Il paradosso è che gli Stati Uniti non hanno tuttora ratificato lo statuto della Corte, nonostante il presidente Bill Clinton l’abbia firmato nel 2000. La successiva Amministrazione di George W. Bush ha cercato peraltro di limitare le conseguenze dell’entrata in vigore sui propri cittadini. In quanto membro permanente del Consiglio di Sicurezza Onu, gli Usa hanno però piena capacità di influenzare l’operato della Corte e giustificarne, o meno, gli interventi. Inoltre, avere come interlocutore il procuratore Ocampo ne perpetua l’egemonia.
«Il procuratore – aggiunge Zolo – si è finora distinto per il suo ossequio nei confronti delle potenze occidentali, anzitutto degli Stati Uniti e della Gran Bretagna. Non ha esitato ad archiviare ben 240 denunce formalmente presentate alla Procura contro i crimini commessi in Iraq dalle truppe angloamericane nel 2003. Nonostante ne avesse piena competenza, in particolare nei confronti della Gran Bretagna, Ocampo non ha avviato alcuna indagine ed è ricorso ad una motivazione grottesca dell’archiviazione».
L’uccisione dei civili iracheni era involontaria, secondo Ocampo, perché non c’era «intenzione dolosa». Il che assolve le truppe occidentali anche dalla strage di Falluja provocata da un attacco arbitrario e ingiustificato alla popolazione civile attraverso armi non convenzionali (fosforo bianco).
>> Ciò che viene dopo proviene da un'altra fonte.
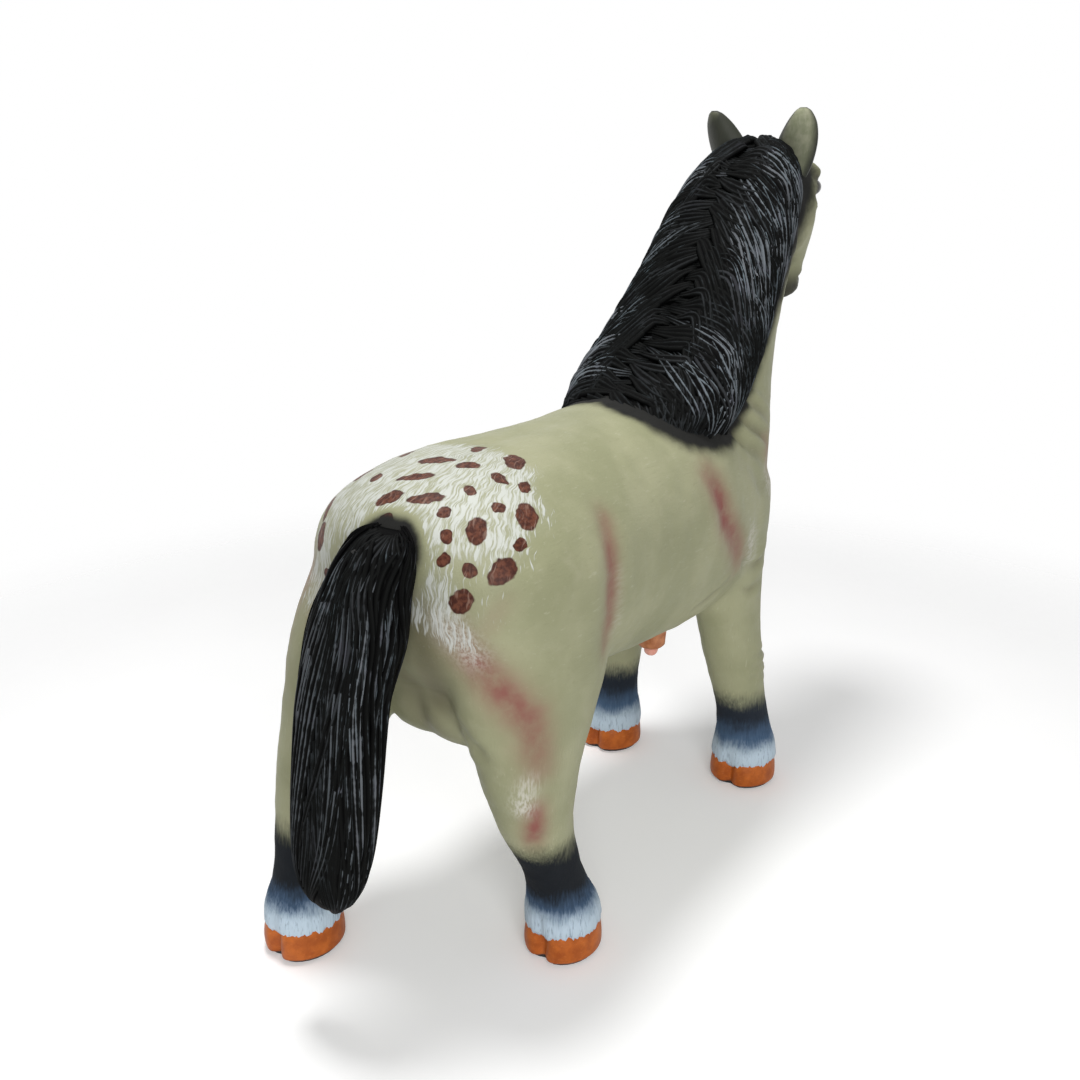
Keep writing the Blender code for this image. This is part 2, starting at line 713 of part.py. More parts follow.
def make_frame(skin, nodes):
    half = 0.5 * FRAME_TUBE
    top = BACKBONE_Z + FRAME_TUBE
    spine = square_tube("backbone_tube", (-half, BACKBONE_FRONT, BACKBONE_Z),
                        (half, BACKBONE_REAR, top), 1)
    bar_top = BACKBONE_Z - FIT_GAP
    bar_low = bar_top - FRAME_TUBE
    for name, y in (("hip_crossbar", HIP_BAR_Y), ("shoulder_crossbar", SHOULDER_BAR_Y)):
        nodes[name] = square_tube(name, (-CROSSBAR_HALF, y - half, bar_low),
                                  (CROSSBAR_HALF, y + half, bar_top), 0)

    plate_low = top + FIT_GAP
    plate_top = plate_low + 0.006
    plate = box("neck_mount_plate", (-0.082, NECK_Y - 0.0475, plate_low),
                (0.100, NECK_Y + 0.0505, plate_top))
    for name, y in (("plate_bolt_front", NECK_Y + 0.0105), ("plate_bolt_rear", NECK_Y + 0.0345)):
        hole = rod("hole", (0.0, y, top - 0.010), (0.0, y, top + 0.03), 0.0033, 12)
        cut(plate, hole, keep=True)
        cut(spine, hole)
        nodes[name] = lathe(name, (0.0, y), (
            (0.003, top - 0.008),
            (0.003, plate_top + FIT_GAP - 0.00001),
            (0.006, plate_top + FIT_GAP),
            (0.006, plate_top + FIT_GAP + 0.004),
        ), 12)
    nodes["neck_mount_plate"] = plate
    nodes["backbone_tube"] = spine

    inside = moved_skin(skin, -SHELL_WALL - SKIN_GAP, "inside")
    gap = 0.0004
    for name, y, low, high in (
        ("hip_bulkhead", 0.255 * SCALE_LENGTH, 0.450 * SCALE_HEIGHT, 0.90 * SCALE_HEIGHT),
        ("shoulder_bulkhead", NECK_Y + 0.0875, 0.395 * SCALE_HEIGHT, NECK_Z - 0.018),
    ):
        board = box(name, (-0.5, y, low), (0.5, y + 0.008, high))
        common(board, inside, keep=True)
        cut(board, box("slot", (-half - gap, -1.0, BACKBONE_Z - gap), (half + gap, 1.0, top + gap)))
        nodes[name] = board

    rise = neck_normal()
    hinge = Vector((0.0, NECK_Y, NECK_Z))
    for name, start, thick, hole in (
        ("neck_rib", 0.075 * SCALE_HEIGHT, 0.006, True),
        ("head_plate", NECK_POST_END + FIT_GAP, 0.006, False),
    ):
        board = half_space(name, hinge + rise * start, rise, 1.0)
        cut(board, half_space("far", hinge + rise * (start + thick), rise))
        common(board, inside, keep=True)
        if hole:
            bore = rod("bore", hinge, hinge + rise * 0.2, POST_RADIUS + FIT_GAP, 20)
            cut(board, bore)
        nodes[name] = board
    discard(inside)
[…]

L’operato delle truppe internazionali, anche in altri scenari di guerra, getta ombre sull’imparzialità della giustizia praticata a L’Aia.
Il 14 giugno il congressman repubblicano Dennis J. Kucinich ha inviato una lettera a Ocampo e al Segretario Onu Ban Ki-moon chiedendo alla Corte di esaminare l’uso dei bombardieri senza pilota (droni) in Afghanistan, causa di un aumento del 32 per cento delle “casualities” (“fatalità”, morti tra i civili), secondo i calcoli del think tank New American Foundation.